As a chronically-depressed person coming from a family of multiple suicides, it really angered me when I had to leave the hospice because I didn’t die from stomach cancer. Having a large cancerous tumor in my stomach that caused a massive loss of blood told me it had probably metastasized. The doctors wanted to do exploratory surgery to see how much of my stomach was cancerous. I refused any further medical treatment and signed on for palliative care with a local hospice agency.

Finally, I thought, I will be out of this shithole of life and pushing up blommor in my ash grove in southern Sweden. It was frosting on the cake for this older, transgender-female adult who had no survivors to speak of in the states. My grandfather’s family in Sweden was now my family and my “sista resa” (final rest) was to be with their ancestors. Swedes remember their dead, especially on All Souls Day (1 Nov).
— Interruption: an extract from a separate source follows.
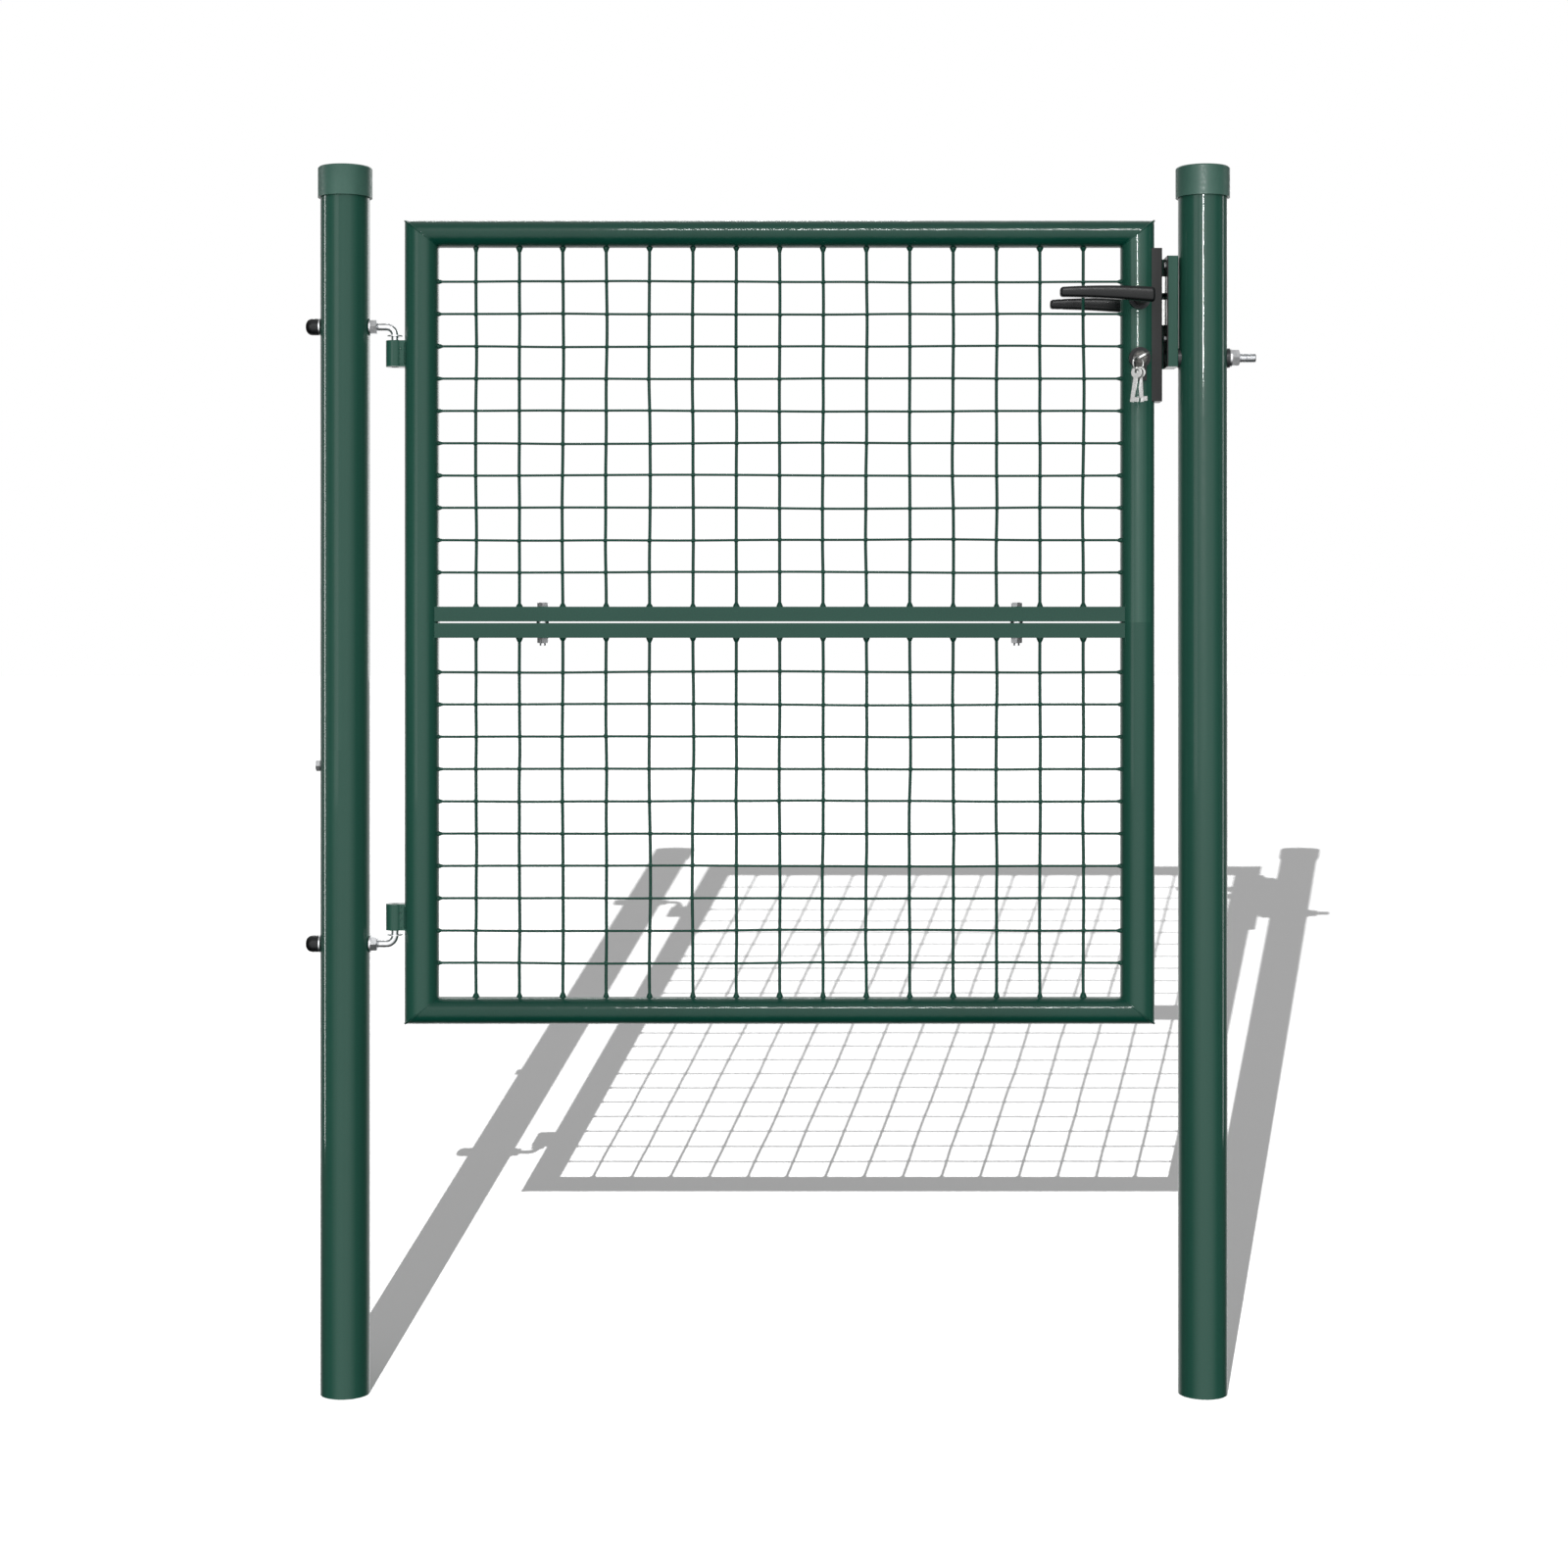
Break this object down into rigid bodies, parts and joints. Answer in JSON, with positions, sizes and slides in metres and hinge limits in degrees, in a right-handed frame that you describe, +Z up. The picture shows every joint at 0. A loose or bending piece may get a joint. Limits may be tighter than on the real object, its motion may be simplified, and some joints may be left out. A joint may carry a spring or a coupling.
{
  "type": "livestock panel gate",
  "caption": "Single-leaf welded mesh gate on round posts with caps, adjustable hinge bolts, lever lock, latch, deadbolt, keys and post keeper.",
  "frame": {"origin": "centre of the hinge post's bottom end", "axes": "+Z up along the hinge post, +X towards the latch post, -Y towards the user the leaf opens to"},
  "size_m": [1.1624, 0.134, 1.5],
  "materials": {
    "green_coat": "glossy moss green powder coat",
    "green_plastic": "satin green moulded plastic",
    "zinc": "bright zinc plate",
    "black_plastic": "satin black nylon",
    "black_coat": "satin black coat on steel",
    "nickel": "nickel plate"
  },
  "bodies": {
    "posts": {"hinge_post_lower": "green_coat", "hinge_post_upper": "green_coat", "hinge_post_sleeve": "zinc", "hinge_post_cap": "green_plastic", "latch_post_lower": "green_coat", "latch_post_upper": "green_coat", "latch_post_sleeve": "zinc", "latch_post_cap": "green_plastic", "sleeve_bolts": "zinc", "sleeve_nuts": "zinc", "upper_hinge_bolt": "zinc", "lower_hinge_bolt": "zinc", "hinge_nuts": "zinc", "hinge_washers": "zinc", "hinge_nut_caps": "black_plastic", "hinge_pin_washers": "zinc", "keeper_box": "green_coat", "strike_plate": "black_coat", "strike_screws": "zinc", "keeper_stop": "green_coat", "keeper_bolt": "zinc", "keeper_saddle_washers": "black_plastic", "keeper_washer": "zinc", "keeper_nut": "zinc"},
    "leaf": {"top_rail": "green_coat", "bottom_rail": "green_coat", "upper_hinge_stile": "green_coat", "upper_lock_stile": "green_coat", "lower_hinge_stile": "green_coat", "lower_lock_stile": "green_coat", "upper_mid_rail": "green_coat", "lower_mid_rail": "green_coat", "stile_spigots": "zinc", "leaf_bolts": "zinc", "leaf_nuts": "zinc", "leaf_gap_washers": "zinc", "upper_hinge_barrel": "green_coat", "lower_hinge_barrel": "green_coat", "upper_upright_wires": "green_coat", "upper_cross_wires": "green_coat", "lower_upright_wires": "green_coat", "lower_cross_wires": "green_coat", "lock_case": "zinc", "lock_faceplate": "black_coat", "faceplate_screws": "zinc", "latch_spring": "zinc", "lever_bushes": "black_plastic", "lock_cylinder": "nickel", "cylinder_escutcheons": "black_plastic"},
    "handle": {"front_lever": "black_plastic", "rear_lever": "black_plastic", "spindle": "zinc", "spindle_hub": "zinc", "lever_grub_screws": "zinc"},
    "latch": {"latch_bolt": "nickel"},
    "deadbolt": {"deadbolt": "nickel"},
    "key": {"cylinder_plug": "nickel", "key_in_lock": "nickel"},
    "key_bunch": {"key_ring": "nickel", "spare_keys": "nickel"}
  },
  "joints": [
    {"name": "leaf_swing", "type": "hinge", "parent": "posts", "child": "leaf", "pos_m": [0.061, 0, 0.93], "axis": [0, 0, -1], "range_deg": [0, 110]},
    {"name": "handle_turn", "type": "hinge", "parent": "leaf", "child": "handle", "pos_m": [0.97, 0, 1.337], "axis": [0, -1, 0], "range_deg": [0, 40], "stiffness_Nm_per_rad": 0.8, "springref_deg": -28.65},
    {"name": "latch_slide", "type": "slide", "parent": "leaf", "child": "latch", "axis": [-1, 0, 0], "range_m": [0, 0.0076], "deforming": ["latch_spring"]},
    {"name": "key_turn", "type": "hinge", "parent": "leaf", "child": "key", "pos_m": [0.97, -0.027, 1.265], "axis": [0, 1, 0], "range_deg": [-62, 100]},
    {"name": "deadbolt_slide", "type": "slide", "parent": "leaf", "child": "deadbolt", "axis": [1, 0, 0], "range_m": [-0.00713, 0.0115]},
    {"name": "bunch_swing", "type": "hinge", "parent": "key", "child": "key_bunch", "pos_m": [0.96735, -0.045, 1.26359], "axis": [0, 1, 0], "range_deg": [-6, 15]}
  ],
  "couplings": [
    {"joint": "latch_slide", "follows": "handle_turn", "m_per_rad": 0.010743},
    {"joint": "key_turn", "follows": "deadbolt_slide", "rad_per_m": 151.77}
  ]
}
This was to be, for me, a “perfect” death.

Prior to my cancer diagnosis, my VA therapist suggested I give the local hospital a copy of my advance directives. After doing that I retired to a table by the snack bar and started to nurse a cup of coffee. Thoughts about my therapist visit/wanting to die were suddenly interrupted by…a loud, silent “voice” that “said”,

I have work for you to do here. Then I will call you home.

Tears started falling into my coffee and I sobbed, with all these people walking by! A registered nurse came to my table and asked if I was OK. I was OK–dark clouds were just floating by. After that incident I started my first blog Transatlantic Transadvocates an LGBT and Intersex advocate thing.

The work I am called to do while I am here is to be an active, positive voice on social media. Now that I am a cancer survivor looking forward to death as the portal to my next life, I want that life to be one of service to others, possibly in the areas of palliative care and/or international relations. The important thing for me now is to die a natural death on God’s timeline.